What FU money really means

FU money (short for "fuck-you money") is enough savings to walk away from a job, a boss, or a bad situation without fear of what comes next. Most people picture it as a single giant number, but that framing hides how close real freedom already is. FU money arrives in levels, and the first one is a lot smaller than you think.

This calculator shows three of them: the cash runway that lets you quit today, the Coast point where your investments will finish the job on their own, and the full number whose returns cover your spending for life. Everything is shown in today's dollars.

The three levels of FU money

1. Escape money (your runway)

Escape money is the cash you could live on if you quit tomorrow with nothing lined up. It is measured in months: your liquid savings divided by your monthly expenses. Six to twelve months turns quitting from a crisis into a decision you get to make calmly. This is the level almost anyone can reach in a year or two, and it buys the most freedom per dollar.

2. Coast FU

Coast FU is the point where your invested money, left completely alone, will grow into your full FU number by your target age. You still need to cover today's bills, but you never have to save another dollar for the future. That means you can downshift to work you actually enjoy, or that simply pays less, without derailing your plan.

3. Full FU (never work again)

Full FU money is the classic number: a portfolio large enough that a safe withdrawal covers your spending forever. At a 4 percent withdrawal rate that is about 25 times your annual expenses. Reach it and paid work becomes entirely optional.

How much FU money do you need?

For escape money, aim for 6 to 12 months of expenses in cash. For full FU, take your annual spending and divide by your withdrawal rate. Someone who spends $48,000 a year needs about $1.2 million at a 4 percent rate to never work again. The gap between those two numbers is exactly why the levels matter: you can feel the effect of FU money long before you hit the seven-figure target.

Where to keep each level

Your escape money has one job: be there the day you need it. Keep it safe and liquid in a high-yield savings account rather than tied up in investments that might be down when you want to walk. The long-term FU portfolio is the opposite. It needs to grow, so it belongs in diversified investments that outpace inflation over decades.
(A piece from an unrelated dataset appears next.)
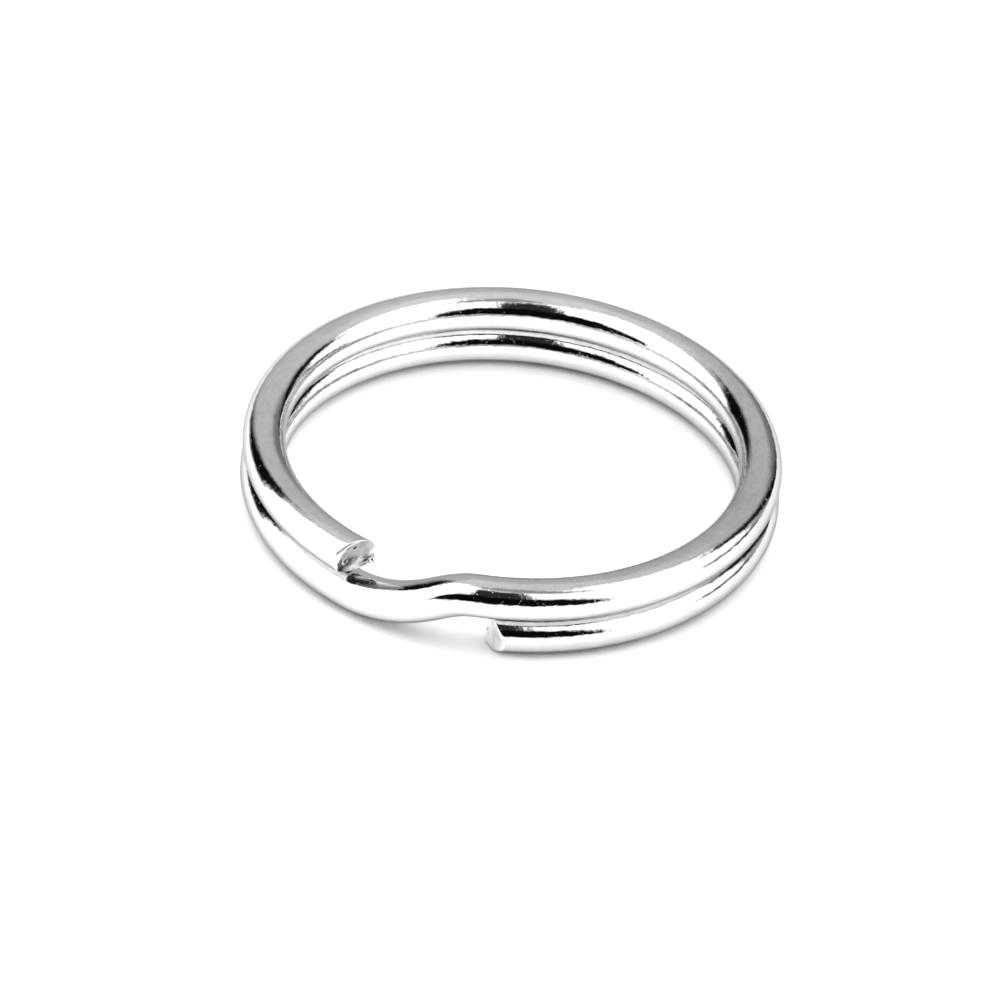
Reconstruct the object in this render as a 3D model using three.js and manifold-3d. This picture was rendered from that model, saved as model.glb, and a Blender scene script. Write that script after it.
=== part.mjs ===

Want the full picture? Run the standard numbers in the FIRE Calculator, aim higher with the FatFIRE Calculator, or see where you rank today with the Net Worth Percentile Calculator.
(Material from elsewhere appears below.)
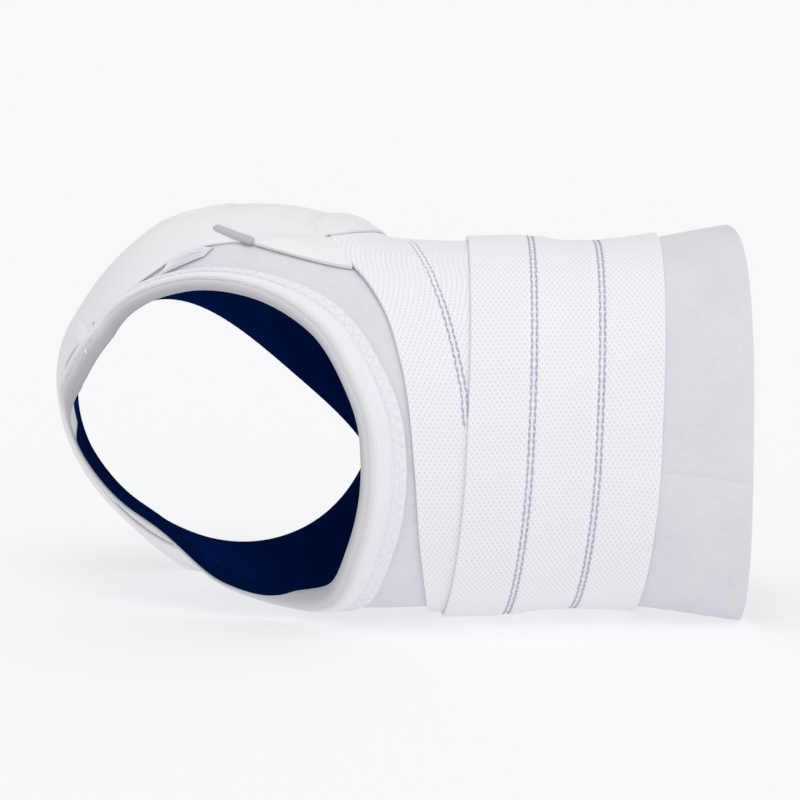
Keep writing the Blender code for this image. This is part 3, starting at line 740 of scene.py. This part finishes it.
def side_tab():
    """The tab, puffed by a sine each way, and the rolled bar of its cut end, which is thinner at its ends. The
    bar's grey is partly its own and partly painted shade.
    """
    station, angle, u, v = patch(TAB_CORNERS, 70, 50)
    points = skin_at(station, angle, TAB_LIFT + TAB_PUFF * np.sin(np.pi * v) * np.sin(np.pi * np.clip(u, 0, 0.9)))
    made = cloth("smooth_side_tab", points, SMOOTH, ["side_tab"], flat_place(points), flip=True,
                 wall=TAB_WALL, soft_edge=0.3 * MM)
    share = np.linspace(0, 1, 60)
    station, angle = (np.interp(share, (0, 0.5, 1), values) for values in zip(*TAB_BAR))
    angle = np.radians(angle)
    size = BAR_RADIUS * np.clip(np.minimum(share, 1 - share) * 9 + 0.25, 0, 1) ** 0.5
    bar = thread("tab_end_bar", skin_at(station, angle, BAR_LIFT), skin_normal(station, angle), size, GREY)
    return declared(made, points, with_pieces=[bar])


def gathered(name, corners, ripples, stands_for):
    """A small piece of the binding's cloth: a dome, drawn up into bent cosine ripples if there are several."""
    station, angle, u, v = patch(corners, 30, 20 * ripples)
    dome = np.sqrt(np.sin(np.pi * u) * np.sin(np.pi * v))
    fold = (1 - np.cos(TURN * (ripples * v + 0.25 * np.sin(3 * u + 5 * v)))) / 2
    points = skin_at(station, angle, GATHER_LIFT + dome * (GATHER_DOME + GATHER_DEPTH * fold * (ripples > 1)))
    return cloth(name, points, KNIT, [stands_for], flat_place(points), wall=0.45 * MM)


def toe_trim():
    """The narrow trim over the toe opening's edge: a hem outside, then a half circle over the felt's edge."""
    angles = edge_angle(np.pi) + np.linspace(0, TURN, 220, endpoint=False)
    edge = np.full_like(angles, LAST_STATION)
    along = bare_skin(edge, angles) - bare_skin(edge - 0.05, angles)
    along /= np.linalg.norm(along, axis=-1)[..., None]
    hem, bend = 14, 13
    across = np.concatenate([np.linspace(1, 0.02, hem), np.zeros(bend)])[:, None]
    roll = np.concatenate([np.zeros(hem), np.linspace(0, 0.9 * np.pi, bend)])[:, None]
    lift = (TOE_TRIM_LIFT + TOE_TRIM_DEEP) / 2 + (TOE_TRIM_LIFT - TOE_TRIM_DEEP) / 2 * np.cos(roll)
    station = walked(edge[None], angles[None], -np.maximum(across * TOE_TRIM_WIDTH, LEAST_WALK))
    points = skin_at(station, angles, lift) + along * (TOE_TRIM_REACH * np.sin(roll))[..., None]
    made = cloth("knit_toe_trim", points, KNIT, ["toe_trim"], flat_place(points, closed_columns=True),
                 closed_columns=True, wall=0.9 * MM, soft_edge=0.3 * MM)
    return declared(made, points, True)


def binding_lift(share):
    """The binding's height outside the edge: flat past the seam, a soft half oval before it, and a groove at it."""
    puff = BINDING_PUFF * np.sqrt(np.clip(1 - (2 * share / BINDING_SEAM - 1) ** 2, 0, 1))
    groove = SEAM_GROOVE * np.exp(-(((share - BINDING_SEAM) / SEAM_GROOVE_REACH) ** 2))
    return BINDING_LIFT + np.where(share > BINDING_SEAM, 0, puff) - groove


def heel_binding():
    """Its section is carried round the opening's cut edge: a hem, a seam, a soft roll over the edge and in. The
    roll is full at the leg side and thin at the sole side, and on the lower side it stops at the felt's edge."""
    turn, _ = even_turns(420)
    station, angle, away, station_rate, angle_rate = edge_frame(turn)
    width = BINDING_WIDTH * edge_value(turn, 1, 3)
    leg_side = np.cos(turn / 2) ** 2
    below = eased(turn, *THINNING_TURNS) * (1 - eased(turn, *FILLING_TURNS))
    hem, bend, inside = 34, 17, 6
    share = np.concatenate([np.linspace(1, 0.02, hem), np.zeros(bend), np.linspace(0.05, 1, inside)])[:, None]
    roll = np.concatenate([np.zeros(hem), np.linspace(0, np.pi, bend), np.full(inside, np.pi)])[:, None]
    outside = roll < 0.01
    high = binding_lift(np.zeros(1))
    deep = BINDING_DEEP + BINDING_THINNED * below
    rolled = (high + deep) / 2 + (high - deep) / 2 * np.cos(roll)
    lift = np.where(outside, binding_lift(share), rolled)
    lift = np.where(lift > 0, lift * (1 - 0.55 * below), lift)
    reach = share * np.where(outside, width[None], BINDING_TURN_IN * (1 - below))
    base = skin_at(station + station_rate * reach, angle + angle_rate * reach, lift)
    bulge = (BINDING_BULGE[0] + BINDING_BULGE[1] * leg_side) * (1 - 0.9 * below) * MM
    points = base - away * (bulge * np.sin(roll))[..., None]
    made = cloth("knit_heel_binding", points, KNIT, ["heel_binding"],
                 flat_place(points, closed_columns=True), closed_columns=True, wall=0.8 * MM, soft_edge=0.25 * MM)
    # painted shade on the roll: none out on the hem, half near the edge, full where it turns in
    painted_shade_amount = np.where(outside, 0.5 * eased(-share, -0.30, 0.0), 0.5 + 0.5 * eased(roll, 0, 1.6))
    painted_shade_grid = np.broadcast_to(painted_shade_amount, points.shape[:2])
    made.data.attributes.new("Painted shade", "FLOAT", "POINT").data.foreach_set("value", painted_shade_grid.ravel())
    tip = gathered("knit_gather", TIP_CORNERS, 3, "gathered_tip")
    tack = gathered("knit_tack", TACK_CORNERS, 1, "sole_tack")
    return declared(made, points, True, overlock() + [tip, tack, slit_shadow()])


def slit_shadow():
    """A painted shadow along the slit between the foot band and the binding: a dark grey thread, thicker at its lower
    end.
    """
    share = np.linspace(0, 1, 40)
    place = SLIT_FROM[0] + SLIT_RUN[0] * share, np.radians(SLIT_FROM[1] + SLIT_RUN[1] * share)
    # painted shadow: a grey thread standing in for the shade in the gap
    path = skin_at(*place, 1.0 * MM)
    return thread("band_slit_shadow", path, skin_normal(*place), (0.15 + 0.25 * share**3) * MM, GREY)


def overlock():
    """A zigzag of thread from just past the binding's seam to just short of its outer edge, as a triangle wave, and
    a straight row along the seam."""
    turn, around = even_turns(200)
    fine = np.linspace(0, 1, 4001)
    turn = np.interp(fine, np.linspace(0, 1, len(turn) + 1), np.append(turn, TURN))
    shown = (turn < BARE_TURNS[0]) | (turn > BARE_TURNS[1])
    station, angle, _, station_rate, angle_rate = edge_frame(turn)
    width = BINDING_WIDTH * edge_value(turn, 1, 3)
    count = int(around / ZIGZAG_STEP)
    wave = np.abs((fine * count % 1) * 2 - 1)
    made = []
    for name, share, radius in (
        ("overlock_zigzag", BINDING_SEAM + 0.08 + (0.88 - BINDING_SEAM) * wave, ZIGZAG_RADIUS),
        ("overlock_seam_row", np.full_like(fine, BINDING_SEAM), SEAM_RADIUS),
    ):
        reach = width * share
        place = station + station_rate * reach, angle + angle_rate * reach
        path = skin_at(*place, binding_lift(share) + 0.02 * MM)
        order = np.argsort(np.where(turn > 1.2 * np.pi, turn - TURN, turn))
        kept = order[shown[order]]
        thickness = np.full(len(kept), radius)
        made.append(thread(name, path[kept], skin_normal(*place)[kept], thickness, PALE))
    return made


felt_body()
navy_lining()
wide_strap()
diagonal_strap()
foot_band()
side_tab()
toe_trim()
heel_binding()


# ---------------------------------------------------------------- floor, light and camera
TABLE_HALF = 30.0
PIXELS, PIXEL = 800, 0.2646 * MM  # of the photograph, at the brace
SENSOR, CAMERA_AWAY = 36.0, 1.2
CAMERA_AIM = (1.67 * MM, -10.63 * MM, 56.8 * MM)
CAMERA_AZIMUTH, CAMERA_ELEVATION = -5.0, 9.0


def floor():
    """A wide pale table that also gives a little light of its own, as a light table does."""
    mesh = bpy.data.meshes.new("table")
    far = TABLE_HALF
    mesh.from_pydata([(-far, -far, 0), (far, -far, 0), (far, far, 0), (-far, far, 0)], [], [(0, 1, 2, 3)])
    made = bpy.data.objects.new("table", mesh)
    bpy.context.scene.collection.objects.link(made)
    paint = bpy.data.materials.new("Pale table")
    paint.use_nodes = True
    shader = paint.node_tree.nodes["Principled BSDF"]
    shader.inputs["Base Color"].default_value = (0.37, 0.372, 0.376, 1)
    shader.inputs["Roughness"].default_value = 1.0
    shader.inputs["Specular IOR Level"].default_value = 0.0
    shader.inputs["Emission Color"].default_value = (0.98, 0.988, 1.0, 1)
    shader.inputs["Emission Strength"].default_value = 0.60
    mesh.materials.append(paint)


def sun(name, direction, strength, spread):
    """A sun lamp that shines along a direction, soft by its spread in degrees."""
    lamp = bpy.data.lights.new(name, "SUN")
    lamp.energy = strength
    lamp.angle = np.radians(spread)
    made = bpy.data.objects.new(name, lamp)
    made.rotation_mode = "QUATERNION"
    made.rotation_quaternion = Vector(direction).to_track_quat("-Z", "Y")
    bpy.context.scene.collection.objects.link(made)


def studio():
    """An even pale light all round, with two broad suns from above and from the front."""
    world = bpy.data.worlds.new("Light tent")
    bpy.context.scene.world = world
    world.use_nodes = True
    shade = world.node_tree.nodes["Background"]
    shade.inputs["Color"].default_value = (0.98, 0.985, 1.0, 1)
    shade.inputs["Strength"].default_value = 0.66
    sun("Top light", (-0.15, 0.45, -1.0), 0.85, 45)
    sun("Front light", (-0.25, 1.0, -0.45), 0.30, 60)
    bpy.context.scene.view_settings.view_transform = "Standard"


def camera():
    """At the photograph's angle: 5 degrees round to the left, 9 degrees above the floor."""
    lens = bpy.data.cameras.new("Camera")
    lens.sensor_width = SENSOR
    lens.lens = SENSOR * CAMERA_AWAY / (PIXELS * PIXEL)
    lens.clip_start, lens.clip_end = 0.05, 100
    made = bpy.data.objects.new("Camera", lens)
    azimuth, elevation = np.radians(CAMERA_AZIMUTH), np.radians(CAMERA_ELEVATION)
    back = Vector((np.sin(azimuth) * np.cos(elevation), -np.cos(azimuth) * np.cos(elevation), np.sin(elevation)))
    made.location = Vector(CAMERA_AIM) + back * CAMERA_AWAY
    made.rotation_mode = "QUATERNION"
    made.rotation_quaternion = (-back).to_track_quat("-Z", "Y")
    bpy.context.scene.collection.objects.link(made)
    bpy.context.scene.camera = made


floor()
studio()
camera()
Frequently asked questions

What is FU money?

Enough savings to walk away from a job or situation without fear. It comes in levels, from a cash runway to a full portfolio that covers your spending for life.
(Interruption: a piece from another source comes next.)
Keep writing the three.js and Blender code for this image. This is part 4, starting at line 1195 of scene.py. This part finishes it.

How much FU money do I need?

Escape money is 6 to 12 months of expenses in cash. Full FU money is roughly 25 times your annual spending at a 4 percent withdrawal rate.

What is Coast FU?

The point where your current investments will grow into your full FU number by your target age with no further saving.

Where should I keep it?

Runway in a safe, liquid high-yield account; the long-term portfolio in diversified investments.

Methodology. Runway (months) = cash and liquid savings ÷ monthly expenses. Full FU number = annual expenses ÷ withdrawal rate. Real return = (1 + expected return) ÷ (1 + inflation) − 1. Coast FU number = full FU number ÷ (1 + real return) ^ (target age − current age). Years to full FU is projected year by year from your total savings, growing at the real return with your annual contribution added, until it reaches the full FU number. All figures are in today's dollars and assume constant average returns.